Loneliness lingers as I see myself, standing on the edge, frozen like an iceberg with a ship fast approaching. My soul sinks as I look beneath me at the water, clear as glass, my reflection only as big as a grain of sand. Anxiety releases a chill that shivers up my spine and into my mind. I could not take this risk; my anxiety was monumental.

The thing is, I am not alone. At the bottom of my soon-to-be tombstone, my friends are cheering me on. However, they have already jumped. Reassurances of how this jump is so easy and hearing how they can jump off in their sleep, makes my emotions tremor. I can feel the peer pressure tugging on my feet, pulling me closer and closer to the edge.


If I can do it, you can do it,” is what my friends told me.
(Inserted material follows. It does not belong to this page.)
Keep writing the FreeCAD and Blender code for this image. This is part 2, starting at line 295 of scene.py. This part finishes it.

But, how was that supposed to help! If superman can fly, shouldn’t everyone else be able to fly? If your friends jumped off a cliff, would you? Little did I know I would end up stuck in that exact situation, transfixed, feeling as if my head was about to explode. I felt ashamed. Did I not have the courage to step out of my comfort zone and take this risk? I thought that I knew the answer, but I was wrong.


I was scared to death.


Time froze. I remember back to the times when my anxiety got the best of me. I remember walking up to that pretty girl I had a crush on, wanting to speak, but having no words come out. I was so scared of being shot down that I couldn’t muster up the confidence to tell her how I felt. And then, at home, the regret fills my mind because I KNEW I should have said something to her. I get home and have no idea whether or not she feels the same way about me because I never took the chance. I couldn’t take the chance; because my anxiety held me back. I am not a risk taker. I am so afraid of my image and the perception people have of me that I keep my anxiety and my emotions internal. I’ve always heard, “you’ll never know if you don’t try!” However, in the moment of uncertainty, I don’t want to know. It is after that moment that the emotions pour through me, and regret consumes me.
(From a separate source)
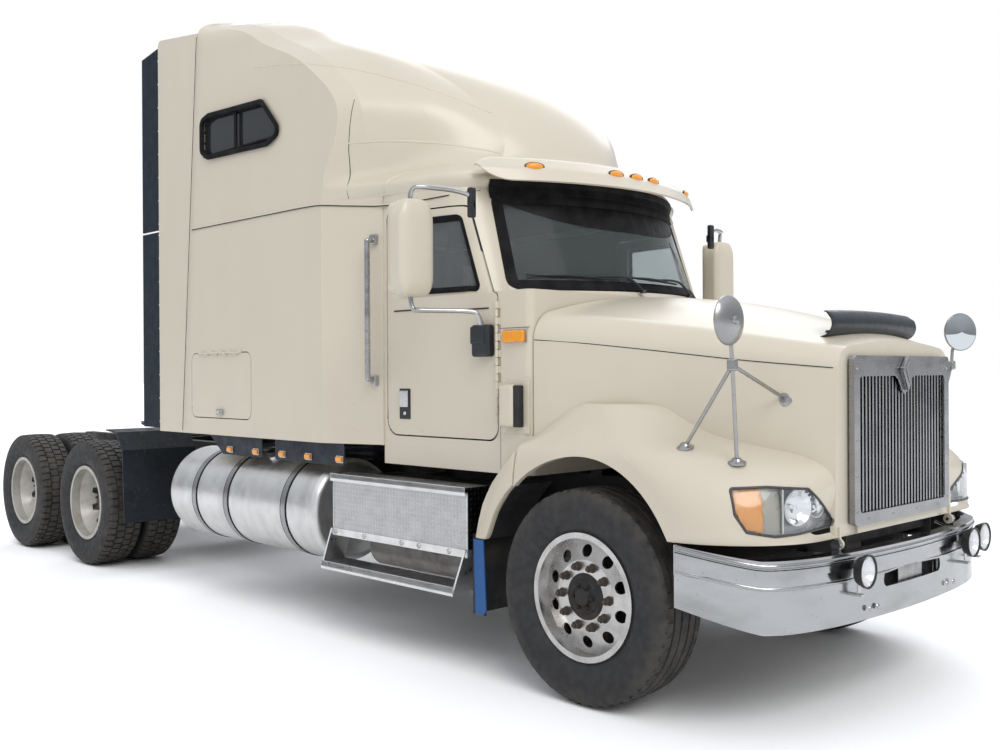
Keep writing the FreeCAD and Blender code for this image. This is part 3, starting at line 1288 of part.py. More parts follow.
def fifth_base():
    rails = [box(FIFTH_X - 420, FIFTH_X + 420, s * 390 - 40, s * 390 + 40, RAIL_Z1, RAIL_Z1 + 12) for s in (1, -1)]
    ears = [prism([(FIFTH_X - 90, RAIL_Z1 + 12), (FIFTH_X + 90, RAIL_Z1 + 12), (FIFTH_X + 40, TILT_Z + 24), (FIFTH_X - 40, TILT_Z + 24)],
                  0, "xz", s * 390 - 20, s * 390 + 20) for s in (1, -1)]
    pins = [cyl("y", 16, min(s * 330, s * 390), max(s * 330, s * 390), FIFTH_X, TILT_Z) for s in (1, -1)]
    cross = box(FIFTH_X - 60, FIFTH_X + 60, -390, 390, RAIL_Z1, RAIL_Z1 + 12)
    return fuse(rails + ears + pins + [cross])


def fifth_plate():
    top0, top1 = FIFTH_TOP - 24, FIFTH_TOP
    plate = prism([(FIFTH_X + 330, -PLATE_HALF_Y + 130), (FIFTH_X + 330, PLATE_HALF_Y - 130), (FIFTH_X + 120, PLATE_HALF_Y),
                   (FIFTH_X - 200, PLATE_HALF_Y), (FIFTH_X - 480, 330), (FIFTH_X - 480, 190), (FIFTH_X - 60, 40),
                   (FIFTH_X - 20, 0), (FIFTH_X - 60, -40), (FIFTH_X - 480, -190), (FIFTH_X - 480, -330),
                   (FIFTH_X - 200, -PLATE_HALF_Y)], 0, "xy", top0, top1)
    lugs = [prism([(FIFTH_X - 60, TILT_Z - 30), (FIFTH_X + 60, TILT_Z - 30), (FIFTH_X + 90, top0), (FIFTH_X - 90, top0)],
                  0, "xz", s * 340 - 18, s * 340 + 18) for s in (1, -1)]
    s = fuse([plate] + lugs)
    return s.cut(cyl("y", 16 + SEAT, -500, 500, FIFTH_X, TILT_Z))


save("fifth_wheel_base", fifth_base())
save("fifth_wheel_plate", fifth_plate())
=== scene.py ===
import math

import bpy
from mathutils import Matrix, Vector
from mathutils.bvhtree import BVHTree


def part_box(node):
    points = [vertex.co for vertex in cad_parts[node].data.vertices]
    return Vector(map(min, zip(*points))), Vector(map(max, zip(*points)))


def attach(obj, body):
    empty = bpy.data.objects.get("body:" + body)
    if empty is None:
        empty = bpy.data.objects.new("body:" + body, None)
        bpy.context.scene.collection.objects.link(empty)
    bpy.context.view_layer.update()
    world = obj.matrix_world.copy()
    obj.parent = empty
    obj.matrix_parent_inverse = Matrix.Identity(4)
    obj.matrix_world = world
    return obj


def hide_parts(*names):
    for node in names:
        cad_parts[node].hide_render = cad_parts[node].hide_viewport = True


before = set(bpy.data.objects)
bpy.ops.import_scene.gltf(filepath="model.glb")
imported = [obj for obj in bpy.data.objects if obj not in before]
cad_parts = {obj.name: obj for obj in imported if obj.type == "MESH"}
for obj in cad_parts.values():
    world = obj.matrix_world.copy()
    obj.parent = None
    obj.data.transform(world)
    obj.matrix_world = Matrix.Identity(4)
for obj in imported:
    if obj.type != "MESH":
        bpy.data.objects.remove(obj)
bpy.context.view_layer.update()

# ---- ground, studio and camera ------------------------------------------------------
# The truck stands on a pale, dull floor under a wide soft sky, darker at its horizon.
# The camera stands low at the right front corner, a truck's length away.
FLOOR_HALF = 160.0
FLOOR_DROP = 0.004
SKY = (0.86, 0.89, 0.94)
SKY_LIGHT = 0.64
EYE = Vector((6.3005, -4.8694, 1.5464))
LOOK = Vector((-0.71711, 0.69695, -0.00279))
ROLL = 0.0054
LENS = 38.69
# name, direction the light comes from, strength, angle across in degrees, colour
SUNS = (("sun_front", (0.80, -0.36, 0.80), 1.17, 32, (1.0, 0.985, 0.96)),
        ("sun_side", (-0.25, -0.95, 0.55), 0.06, 40, (1.0, 0.99, 0.97)),
        ("sun_back", (-0.6, 0.8, 0.75), 0.60, 40, (0.96, 0.98, 1.0)))


def add(mat, kind, inputs, out=0, **settings):
    """One output of a new node; each input is a constant or the output that feeds it."""
    new = mat.node_tree.nodes.new("ShaderNode" + kind)
    for key, value in settings.items():
        setattr(new, key, value)
    for key, value in inputs.items():
        if isinstance(value, bpy.types.NodeSocket):
            mat.node_tree.links.new(value, new.inputs[key])
        else:
            new.inputs[key].default_value = value
    return new.outputs[out]


def tune(mat, **values):
    """Constants of a material's shader, with _ for each space in a socket's name."""
    for key, value in values.items():
        mat.node_tree.nodes["Principled BSDF"].inputs[key.replace("_", " ")].default_value = value
    return mat


def surface(name, colour, rough, metallic=0.0):
    """New material with one colour and gloss."""
    mat = bpy.data.materials.new(name)
    mat.use_nodes = True
    return tune(mat, Base_Color=(*colour, 1), Roughness=rough, Metallic=metallic)


def shown_as(mat, rays, lighting, seen, output):
    """The first shader lights the truck, and the rays given see the second one."""
    mix = add(mat, "MixShader", {0: rays, 1: lighting.outputs[0], 2: seen})
    mat.node_tree.links.new(mix, mat.node_tree.nodes[output].inputs["Surface"])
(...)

I am so lost in the moment that I cannot hear my friends shouting up to me. “COME ON, WE GOTTA GO!” I am running out of time. It is now or never. I take a moment to clear my mind of all my negative thoughts; the thoughts that inhibit my ability to take risks.


I will make this jump, I will make this jump, I will make this jump! I imagine that repeating these words will exhaust my self-doubt and I will be more likely to succeed.

However, no matter how many times I repeat myself, it doesn’t get better; the anxiety doesn’t go away. Just like the hesitant feeling that had that stopped me from approaching that pretty girl. I think to myself, “just tell her, you can do it. C’mon, don’t be nervous.” But, there is no beating anxiety. Anxiety creeps into your mind like a nightmare and sometimes it is hard to wake up. But, I have to believe that these overpowering feelings can be managed, so that sometimes, the anxiety is not there. And I needed that sometime to be now.


I begin to believe in myself, which I thought was near impossible to do. I take three steps back to the point where I cannot see my landing spot, take a deep breath, and accelerate, lunging towards the finish line.


I jumped.


I could feel the air beneath my feet as gravity took control of my body. A roller-coaster of emotions were running through my head. I was so terrified of getting hurt. I felt like I was already emotionally hurt from the anxiety that wrapped around my mind like a cobra. My emotions were at an all-time high, and there was no way I could manage it now. On my way down, I realized that the feeling of anxiety felt like the feeling of free falling. I had no control over my body or my thoughts.


I never acknowledge the times when my anxiety is not taking over my mind. But rather acknowledge every waking moment that this repelling feeling walks into my body and cozies up next to my thoughts. I did make that jump, and I lived, even though my mind took me to that awful place. I thought that I could’ve died jumping because I was terrified of the outcome. However, jumping was a test of my anxiety, seeing how far I could push myself to take a risk; one I never thought I would take.

However, if I never took risks, I never would have known whether I could’ve made the jump or not. I never will know whether that pretty girl feels the same way about me or not. And although not knowing the answer seems more comfortable for me at first, the aftermath and regret that follows drives me crazy. Because she was there, watching me as I jumped.